Unterdessen sitzt Michael Holland am Sechsersessellift zwischen seinen Schülern und lacht schallend über einen Witz, in dem zehnmal das Wort „Muh“ vorkommt. Mit Kindern arbeitet er lieber als mit Erwachsenen. Er springt mit ihnen über einen Hügel und sie merken gar nicht, dass man übt. Kinder analysieren nicht, fahren einfach. Erwachsene haben viel mehr Erwartungen und wollen alles verstehen. Beim Mittagessen will der neunjährige Vincent ein Pfeffersteak. Michael überredet ihn zu einem anderen Menü. Ein Pfeffersteak dauert zwanzig Minuten – zu lange.

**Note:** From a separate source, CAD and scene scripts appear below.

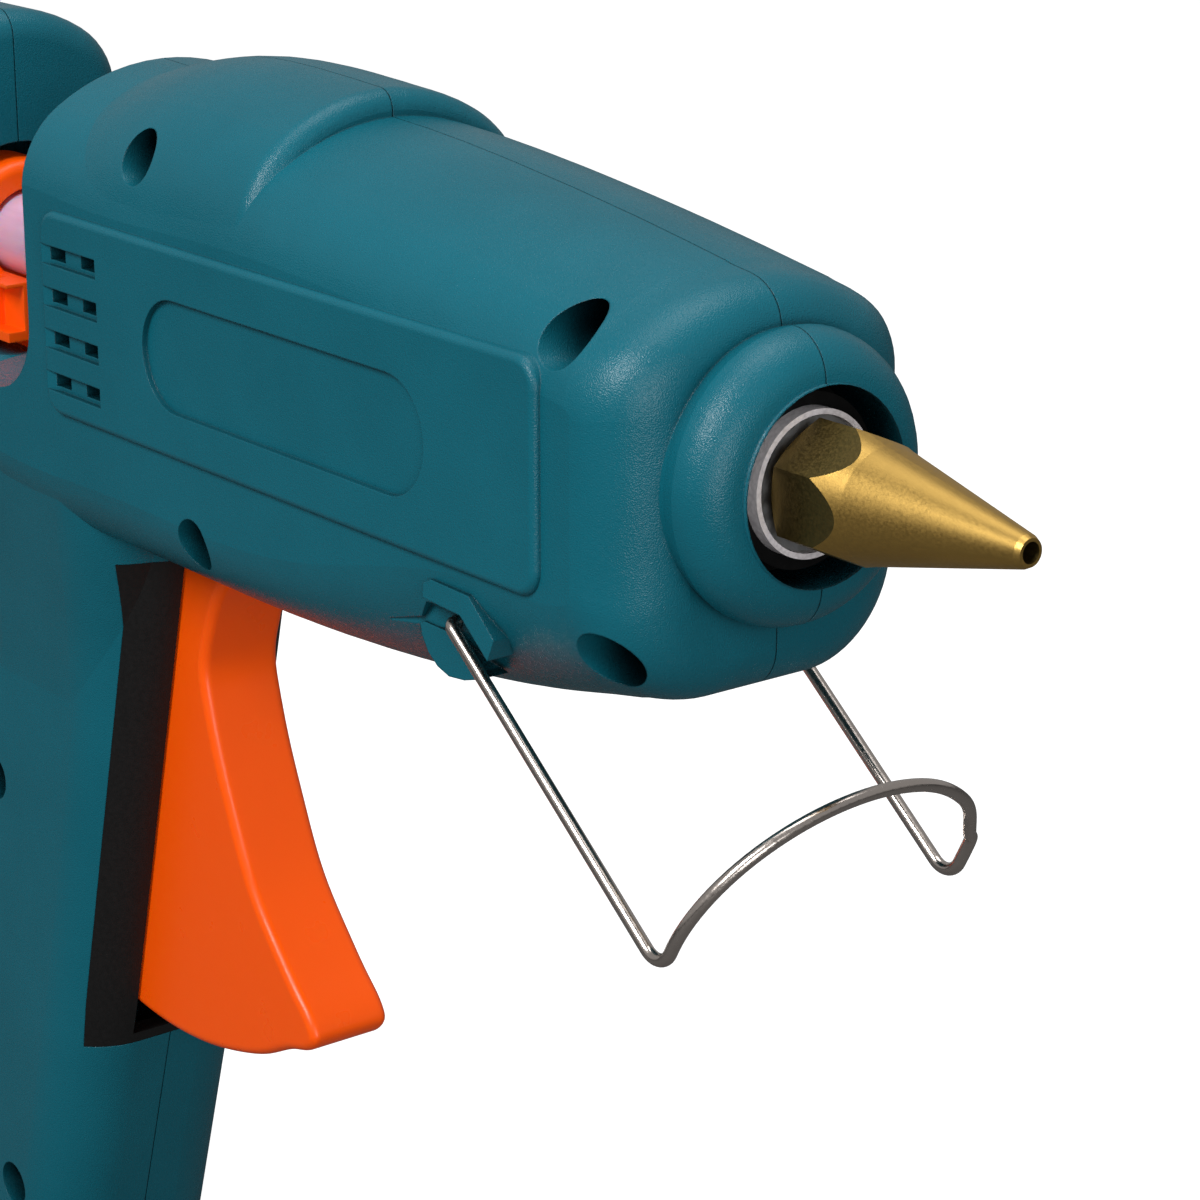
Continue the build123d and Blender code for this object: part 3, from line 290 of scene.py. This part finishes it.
def white_for_camera(tree, seen, unseen, output):
    """Shows the camera one shader and every other ray the other, so that white ground lights little."""
    path = tree.nodes.new("ShaderNodeLightPath")
    mixer = tree.nodes.new("ShaderNodeMixShader")
    tree.links.new(path.outputs["Is Camera Ray"], mixer.inputs[0])
    tree.links.new(unseen, mixer.inputs[1])
    tree.links.new(seen, mixer.inputs[2])
    tree.links.new(mixer.outputs[0], output)


def plain(tree, kind, grey, strength=None):
    """The output of a plain shader node in one grey."""
    node = tree.nodes.new(kind)
    node.inputs["Color"].default_value = (grey, grey, grey, 1.0)
    if strength is not None:
        node.inputs["Strength"].default_value = strength
    return node.outputs[0]


bpy.ops.mesh.primitive_plane_add(size=GROUND_SIZE)
floor = bpy.context.object
floor.name = "floor"
floor_look = bpy.data.materials.new("floor_white")
floor_look.use_nodes = True
tree = floor_look.node_tree
lit = tree.nodes.new("ShaderNodeAddShader")
tree.links.new(plain(tree, "ShaderNodeBsdfDiffuse", GROUND_WHITE), lit.inputs[0])
tree.links.new(plain(tree, "ShaderNodeEmission", 1.0, GROUND_GLOW), lit.inputs[1])
white_for_camera(tree, lit.outputs[0], plain(tree, "ShaderNodeBsdfDiffuse", GROUND_DIM),
                 tree.nodes["Material Output"].inputs["Surface"])
floor.data.materials.append(floor_look)

world = bpy.data.worlds.new("studio")
bpy.context.scene.world = world
world.use_nodes = True
tree = world.node_tree
white_for_camera(tree, plain(tree, "ShaderNodeBackground", 1.0, WORLD_WHITE),
                 plain(tree, "ShaderNodeBackground", 1.0, WORLD_DIM),
                 tree.nodes["World Output"].inputs["Surface"])

camera_data = bpy.data.cameras.new("camera")
camera_data.sensor_width = CAMERA_SENSOR
camera_data.lens = CAMERA_LENS
camera = bpy.data.objects.new("camera", camera_data)
right, up = Vector(CAMERA_RIGHT), Vector(CAMERA_UP)
turn = Matrix((right, up, right.cross(up))).transposed().to_4x4()
camera.matrix_world = Matrix.Translation(CAMERA_PLACE) @ turn
bpy.context.scene.collection.objects.link(camera)
bpy.context.scene.camera = camera
bpy.context.scene.view_settings.view_transform = "Standard"
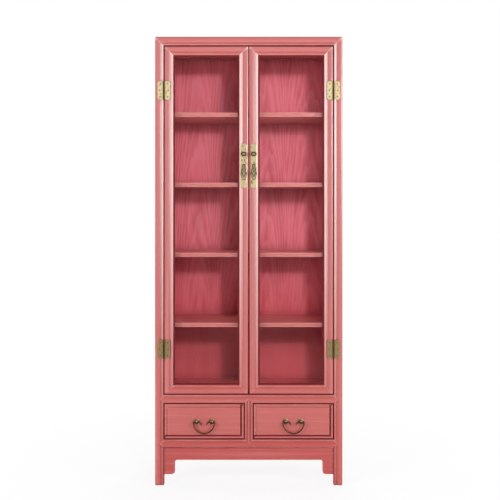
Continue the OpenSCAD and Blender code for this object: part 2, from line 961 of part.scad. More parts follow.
module front_groove_cut() {
    bead = 2 * front_bead_w;
    inset = bead + 2 * front_groove_w;
    translate([0, -over, 0]) upright(over + front_groove_d) difference() {
        square([drawer_w - bead, drawer_h - bead], center = true);
        square([drawer_w - inset, drawer_h - inset], center = true);
    }
}

module drawer_front() {
    w = front_bead_w;
    color(paint) difference() {
        translate([drawer_x, drawer_y, drawer_z]) difference() {
            upright(front_t) square([drawer_w, drawer_h], center = true);
            front_groove_cut();
            for (turn = [0, 180]) rotate([0, turn, 0]) translate([0, 0, drawer_h / 2 - w]) front_bead_cut(drawer_w);
            for (turn = [90, 270]) rotate([0, turn, 0]) translate([0, 0, drawer_w / 2 - w]) front_bead_cut(drawer_h);
        }
        drawer_bottom_shape();
    }
}

module drawer_bottom_shape() {
    reach = box_w - 2 * side_t + 2 * bottom_lap;
    translate([drawer_x - reach / 2, box_y - bottom_lap, bottom_z])
        cube([reach, box_end - box_y + bottom_lap, bottom_t]);
}

module drawer_box() {
    back_z = bottom_z + bottom_t;
    color(paint_dark) {
        difference() {
            for (side = [-1, 1])
                translate([drawer_x + side * (box_w - side_t) / 2 - side_t / 2, box_y, box_z])
                    cube([side_t, box_end - box_y, box_h]);
            drawer_bottom_shape();
        }
        translate([drawer_x - box_w / 2 + side_t, box_end - side_t, back_z])
            cube([box_w - 2 * side_t, side_t, box_z + box_h - back_z]);
    }
}

module drawer_bottom() {
    color(paint_dark) drawer_bottom_shape();
}

// Drawer handles: a bail that swings in two balls on rosettes

module at_balls() {
    for (side = [-1, 1]) translate([drawer_x + side * ball_spacing / 2, drawer_y, drawer_z]) children();
}

// Turned profile of a ball on its neck and rosette, from the drawer outwards
module ball_profile() {
    r = rosette_d / 2;
    dome_r = (r * r + rosette_t * rosette_t) / (2 * rosette_t);
    intersection() {
        translate([0, rosette_t - dome_r]) circle(r = dome_r);
        square([r, rosette_t + over]);
    }
    square([ball_d / 3, ball_out]);
    intersection() {
        translate([0, ball_out]) circle(d = ball_d);
        square([ball_d, ball_out + ball_d]);
    }
}

module drawer_bail_posts() {
    color(brass_dark) at_balls() difference() {
        rotate([90, 0, 0]) rotate_extrude() ball_profile();
        translate([0, -ball_out, 0]) rotate([0, 90, 0])
            cylinder(d = bail_d + pin_play, h = 2 * ball_d, center = true);
    }
}

// Quarter or other arc of rod in the XZ plane, round its own middle
module rod_arc(r, from, sweep) {
    rotate([90, 0, 0]) rotate([0, 0, from]) rotate_extrude(angle = sweep)
        translate([r, 0]) circle(d = bail_d);
}

// End of the bail, from its straight drop outside the ball to the curled tip inside it
module bail_end(axis_l) {
    tip_step = 0.3;
    elbow_x = ball_spacing / 2 + axis_l / 2;
    curl_x = ball_spacing / 2 - axis_l / 2;
    curl_angle = 65;
    translate([elbow_x + elbow_r, 0, -elbow_r - bail_drop]) cylinder(d = bail_d, h = bail_drop);
    translate([elbow_x, 0, -elbow_r]) rod_arc(elbow_r, 0, 90);
    translate([ball_spacing / 2, 0, 0]) rotate([0, 90, 0]) cylinder(d = bail_d, h = axis_l, center = true);
    translate([curl_x, 0, -curl_r]) {
        rod_arc(curl_r, 90, curl_angle);
        rotate([0, -90 - curl_angle, 0]) translate([curl_r, 0, -over])
            cylinder(d1 = bail_d - tip_step, d2 = tip_d, h = tip_l + over);
    }
}

module drawer_bail() {
    axis_l = ball_d + 2 * knuckle_gap;
    color(brass_dark) translate([drawer_x, ball_y, drawer_z]) {
        translate([0, 0, -elbow_r - bail_drop])
            rod_arc((ball_spacing + axis_l) / 2 + elbow_r, 180, 180);
        for (side = [0, 1]) mirror([side, 0, 0]) bail_end(axis_l);
    }
}

// Right-hand pieces of a door and of a drawer by name

module door_part(part) {
    if (part == "hinge_stile") door_hinge_stile();
    if (part == "meeting_stile") door_meeting_stile();
    if (part == "top_rail") door_top_rail();
    if (part == "bottom_rail") door_bottom_rail();
    if (part == "glass") door_glass();
    if (part == "glass_beads") door_glass_beads();
    if (part == "hinge_leaves") door_hinge_leaves();
    if (part == "pull_plate") door_pull_plate();
    if (part == "knob") door_knob();
    if (part == "pendant_bracket") door_pendant_bracket();
    if (part == "pendant") door_pendant();
}

module drawer_part(part) {
    if (part == "front") drawer_front();
    if (part == "box") drawer_box();
    if (part == "bottom") drawer_bottom();
    if (part == "bail_posts") drawer_bail_posts();
    if (part == "bail") drawer_bail();
}

// The case
for (side = ["left", "right"]) {
    on_side(side) post_front();
    on_side(side) post_rear();
    on_side(side) rails_side();
    on_side(side) side_panels();
}
rail_top_front();
rail_mid_front();
rail_bottom_front();
rails_rear();
centre_stile();
top_panel();
top_battens();
back_panels();
cabinet_floor();
base_board();
for (i = [1 : shelf_count])
    shelf(i);
shelf_cleats();
apron_front();
aprons_side();
drawer_runners();
hinge_leaves_posts();
hinge_pins();

// The doors and the drawers
for (side = ["left", "right"]) {
    for (part = door_parts)
        on_side(side) door_part(part);
    for (part = drawer_parts)
        on_side(side) drawer_part(part);
}
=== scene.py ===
import json
from math import radians
from random import Random

import bmesh
import bpy
from mathutils import Matrix, Vector

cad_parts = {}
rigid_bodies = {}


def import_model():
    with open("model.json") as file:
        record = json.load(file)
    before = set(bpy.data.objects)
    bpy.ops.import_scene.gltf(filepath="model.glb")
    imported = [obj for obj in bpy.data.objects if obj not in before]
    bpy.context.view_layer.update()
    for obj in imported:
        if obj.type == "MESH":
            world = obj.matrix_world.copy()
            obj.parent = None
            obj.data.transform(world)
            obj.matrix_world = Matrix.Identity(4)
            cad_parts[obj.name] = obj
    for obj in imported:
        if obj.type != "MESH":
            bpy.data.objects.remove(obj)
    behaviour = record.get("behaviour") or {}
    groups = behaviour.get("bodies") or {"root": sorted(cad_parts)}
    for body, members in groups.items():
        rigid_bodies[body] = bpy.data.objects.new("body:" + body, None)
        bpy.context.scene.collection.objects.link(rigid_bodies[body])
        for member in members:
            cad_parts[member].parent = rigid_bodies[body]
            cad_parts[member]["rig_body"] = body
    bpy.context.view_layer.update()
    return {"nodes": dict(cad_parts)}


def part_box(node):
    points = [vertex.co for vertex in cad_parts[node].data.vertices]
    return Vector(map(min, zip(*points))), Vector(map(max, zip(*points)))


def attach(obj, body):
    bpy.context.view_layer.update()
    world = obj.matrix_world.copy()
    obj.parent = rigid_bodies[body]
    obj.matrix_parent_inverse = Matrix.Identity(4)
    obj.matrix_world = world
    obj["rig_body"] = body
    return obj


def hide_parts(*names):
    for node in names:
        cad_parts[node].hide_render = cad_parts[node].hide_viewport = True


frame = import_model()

scene = bpy.context.scene
cadNodes = frame["nodes"]
sides = (("left", -1), ("right", 1))
print("frame loaded:", len(cadNodes), "nodes")


# ---- camera, floor and light ----

camera = {
    "distance": 3.5,  # from the front of the cabinet
    "height": 1.172,
    "viewWidth": 2.1277,  # what the picture's width spans at the front
    "shiftX": 0.0025,
    "shiftY": -0.08,
    "sensor": 36,
}

# The key stands where no pane mirrors it, the wings light the sides
lamps = {
    "left": {"at": (-3.05, -2.75, 1.95), "size": (0.8, 1.0), "power": 92, "gleam": False},
    "key": {"at": (0.86, -3.7, 2.1), "size": (0.3, 0.3), "power": 53, "gleam": False},
    "right": {"at": (3.3, -2.5, 1.9), "size": (0.5, 1.1), "power": 72, "gleam": True},
    "back": {"at": (0.6, 2.9, 3.5), "size": (2.4, 1.6), "power": 90, "gleam": False},
    "wing_left": {"at": (-3.9, 0.9, 2.0), "size": (1.2, 1.6), "power": 42, "gleam": False},
    "wing_right": {"at": (3.9, 0.9, 2.0), "size": (1.2, 1.6), "power": 42, "gleam": False},
}

studio = {
    "middle": (0, 0, 1.1),  # what the lamps are aimed at
    "tint": (1.0, 0.985, 0.97, 1),
    "room": 0.035,  # what lights the cabinet from all round
    "sheen": 0.42,  # what it reflects
    "backdrop": 1.0,
    "white": (1, 1, 1, 1),
}

ground = {
    "half": 20,
    "colour": (0.9, 0.9, 0.9, 1),
    "near": 0.3,  # from near to far it turns plain white, away from the shadow
    "far": 1.6,
    "least": 0.88,
    "glow": 1.0,
}


def makeCamera():
    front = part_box("rail_top_front")[0].y
    data = bpy.data.cameras.new("camera")
    data.sensor_width = camera["sensor"]
    data.lens = camera["sensor"] * camera["distance"] / camera["viewWidth"]
    data.shift_x = camera["shiftX"]
    data.shift_y = camera["shiftY"]
    made = bpy.data.objects.new("camera", data)
    made.location = (0, front - camera["distance"], camera["height"])
    made.rotation_euler = (radians(90), 0, 0)
    scene.collection.objects.link(made)
    scene.camera = made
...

Xaver Felder fährt mit den Südafrikanern zum ersten Mal auf den Diedamskopf. Während die Gäste das Panorama bestaunen, erinnert er sich an Zeiten, als es hier nur einen Sessellift gab. Das Mittagessen genießen seine Gäste auf der Aussichtsterrasse. Er nimmt sein Gulasch lieber allein in der Wärme zu sich, nebenher telefoniert er und klärt Fragen anderer Skilehrer. Auf seinem Hof in Schoppernau bietet er „Urlaub auf dem Bauernhof“ an, arbeitet in der Landwirtschaft und lädt im Sommer zu sehr beliebten Landschulwochen für Schüler ein, bei denen er sie in den Wald, durch den Kräutergarten und auf das Vorsäß, die Vorstufe zur Alpe, führt: „Alles zusammen ergibt ein Leben.“
Michael Hollands berufliches Leben begann in Oklahoma, wo er Betriebswirtschaft und Marketing studierte. Im Sommer managt er ein kleines Skigebiet in Australien. Er überlegte sich, nach Europa zu gehen. Aber wohin? Chamonix? Schladming? St. Moritz? Eine Zahl gab den Ausschlag: Elf Meter Schnee by nature! Eine Statistik der letzten 25 Jahre weist Warth-Schröcken und Damüls als die schneereichsten Gebiete Europas aus. Michael Holland liebt den Schnee so sehr, dass er ihm hinterherreist. Er ist ein Outdoor-Typ.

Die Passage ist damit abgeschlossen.